This study aimed to evaluate the relationship between nutrient patterns (NPs) / Index of Nutritional Quality (INQ) and mental health among adolescents. Experts hypothesized that a high-quality diet rich in nutrients might protect you against psychological problems.

The most pressing public health issues worldwide are adolescent psychological disorders, which cause anxiety, stress, and depression. Depressive disorders can lead to self-destruction, the most dramatic manifestation, if not treated. It is a chronic and recurrent illness regarded as one of the leading causes of disability. Anxiety disorders tend to become chronic and can devastate individual and social well-being.

While there is limited evidence that diet and dietary factors play a role in the etiology and causality of these disorders, there is undeniable evidence that diet impacts mental health. Furthermore, research suggests that the association between mental health and diet/dietary factors is primarily about diet quality/patterns and nutritional intake.

Research shows that iron, vitamin B6, omega-3 fatty acids, zinc, vitamin B12, folate, and selenium improve depression and anxiety.

A Mediterranean diet, for example, is associated with a lower incidence of mental disorders than a western-style or poor diet; for example, high consumption of red meat, processed meat, saturated fatty acids, and simple sugar is associated with poor health outcomes.

Several studies have examined the relationship between diet quality and various diseases using various nutritional tools and methods. An extensively employed way that can be applied to multiple conditions and outcomes is the Index of Nutritional Quality (INQ). In addition to providing an aggregate view of diet quality, the INQ can adjust total energy consumption.

By evaluating dietary patterns and quality, we can get a more comprehensive view of diet and health than we can by merely considering food or nutrients.

Methodology

365 female adolescents ( aged 14–16) were recruited from five districts in Tabriz, Iran, and assessed for mental health using the Depression, Anxiety, and Stress Scale.

To determine nutritional intake, a 3-day food record questionnaire was used. Dietary data from the food record were incorporated into the modeling NPs and derived formulae to calculate intake per 1000 kcal or nutrient intake per 1000 kcal.

Four major NPs were identified:

NP1: high intakes of essential amino acids, zinc, B-complex, phosphorus, and selenium

NP2: high intakes of fatty acids, biotin, vitamin E, folate, magnesium, chromium, copper, iron, sodium, potassium

NP3: high intakes of amino acids

NP4: high intakes of calcium, β carotene, vitamins A, D, K, C, and dietary fiber

The experts found that subjects in the fourth quartile of NP1 and NP4 had lower depression, anxiety, and stress scores.

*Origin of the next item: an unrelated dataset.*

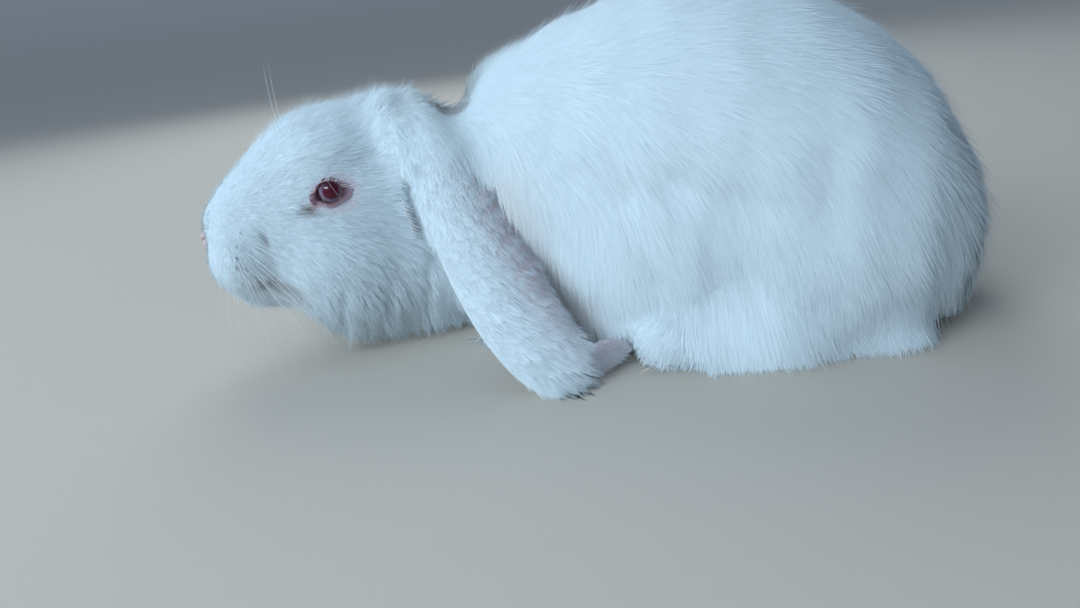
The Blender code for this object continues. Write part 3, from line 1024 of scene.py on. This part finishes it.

According to Beta estimates, INQ for vitamins A, D, K, B6, B12, and folate was inversely associated with anxiety, while INQ for manganese was positively associated with stress.

Calcium, beta-carotene, vitamins A, D, K, C, and dietary fiber intake were associated with lower levels of depression, anxiety, and stress. Essential amino acids, zinc, B-complex vitamins, phosphorus, and selenium were also inversely correlated with depression, anxiety, and stress. A, D, K, B6, B12, and folate were found to be protective against anxiety in the INQ analysis.